Máquina Devir
(ao meu amor)
Escrevo esse texto com o meu corpo. Você experimenta este espaço e lê estes parágrafos com o seu corpo. O corpo é a dimensão dos encontros que tecem e atravessam nossa existência. Está no corpo a nossa relação com os astros e seus movimentos, com a natureza e seus elementos, com as pessoas, a técnica e a cultura, com as palavras e com o que não cabe nelas. O que pensamos é pensado com o corpo, o que expressamos é expressado com o corpo. Esta é a nossa máquina de encontrar, de sentir, de experimentar, de desejar, de imaginar, é onde conhecemos nossos limites, mas também nosso transcender na imanência.
É potente e positivo complexificarmos nossa relação com o corpo. Podemos nos inspirar em suas dobras, poros, plasticidades, impermanências, marcas, delícias e potências para desenvolver formas próprias de vivê-lo. Nosso corpo, de substâncias e densidades tão diversas e mutantes, pode ser sempre melhor experimentado — ainda antes de interpretado.
O corpo é onde podemos ser. Nossas liberdades, desejos e potências realizam-se transbordando, apesar das brechas da repressão histórica e individual que nele carregamos. O corpo é ainda onde podemos ser diferentes: estrutura criadora de maneiras de existir. A presente exposição, Máquina Devir, individual da artista carioca Maria Lynch, surge justamente do entendimento de que é nutrindo o corpo com experiências alegres que ampliamos nossas capacidades de sentir e, com isso, nossas potências de agir. O título da mostra articula dois importantes conceitos do filósofo francês Gilles Deleuze (1925-1995), uma das grandes referências constituintes do pensamento da artista, junto de Baruch Spinoza, Friedrich Nietzsche e Henri Bergson, todos grandes pensadores do corpo e da liberdade.
Mesmo sendo mais reconhecida por suas pinturas com o uso ostensivo de cores vibrantes e contrastadas, criando especial relação entre figuras e fundos, Maria desenvolveu também diversas instalações, objetos, performances, vídeos e fotografias.
Comemorando 15 anos do início de sua produção como artista, Lynch, que desde 2013 estuda e trabalha fora do país, retorna à sua cidade natal para lançar um livro retrospectivo e realizar a presente mostra, que ocupa integralmente os espaços expositivos do Oi Futuro Ipanema com um trabalho que alcança uma radicalidade relacional inédita em sua produção.

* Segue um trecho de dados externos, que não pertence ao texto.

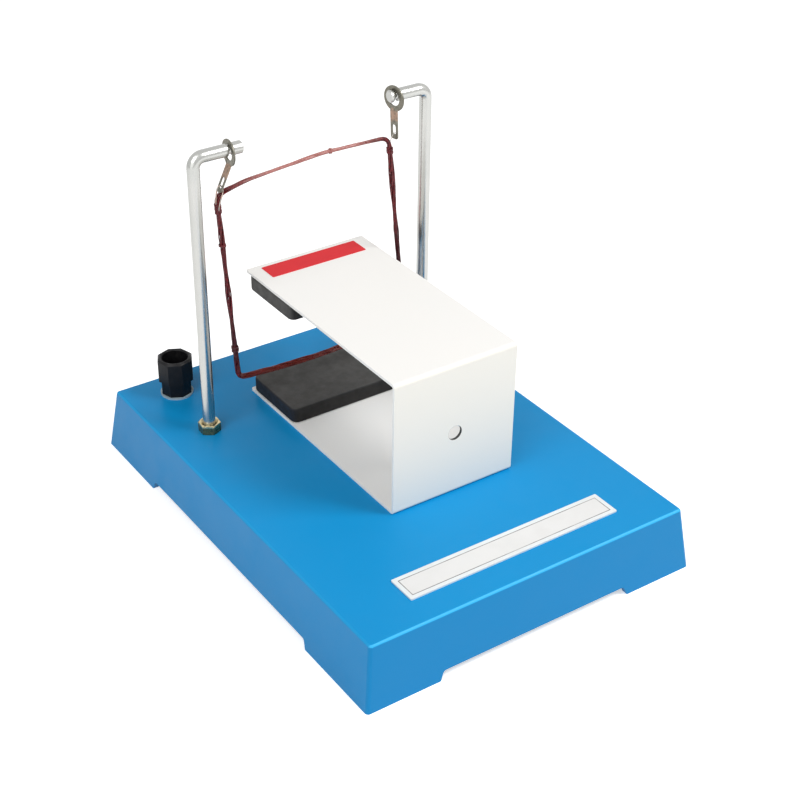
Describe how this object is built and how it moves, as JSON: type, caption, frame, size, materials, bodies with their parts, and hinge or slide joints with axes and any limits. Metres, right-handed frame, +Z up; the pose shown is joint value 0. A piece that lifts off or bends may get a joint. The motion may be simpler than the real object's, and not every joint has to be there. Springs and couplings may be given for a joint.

Nessa mostra, você é convidado a aproveitar um percurso dividido em nove ambientes lúdicos, oníricos e, por vezes, perturbadores, que oferecem propostas para experimentar o corpo e suas potências. Se em algum momento perceber-se numa aproximação à ideia ou à sensação de infância é por ter se permitido conectar ao lúdico — e não mais ao fantástico, que é tristemente uma prática mais característica do adulto. Almeja-se aqui justamente a transgressão ética dos espíritos livres, uma terapia para perder a si mesmo na experiência de criação de um novo corpo a cada momento.
A intenção é que você possa carnavalizar-se corajosamente, viver crises em suas crenças, encontrar brechas, penetrá-las, transformar-se nelas, desfazê-las. Neste trabalho, sem medo, você pode deixar de lado a seriedade talvez esperada de você para poder ser capaz de criar novos sistemas de valores a partir das experiências do corpo. Em resumo, Máquina Devir é uma experiência transformadora para a obtenção de prazer, liberdade, coragem e alegria, onde pode-se tudo, fora temer.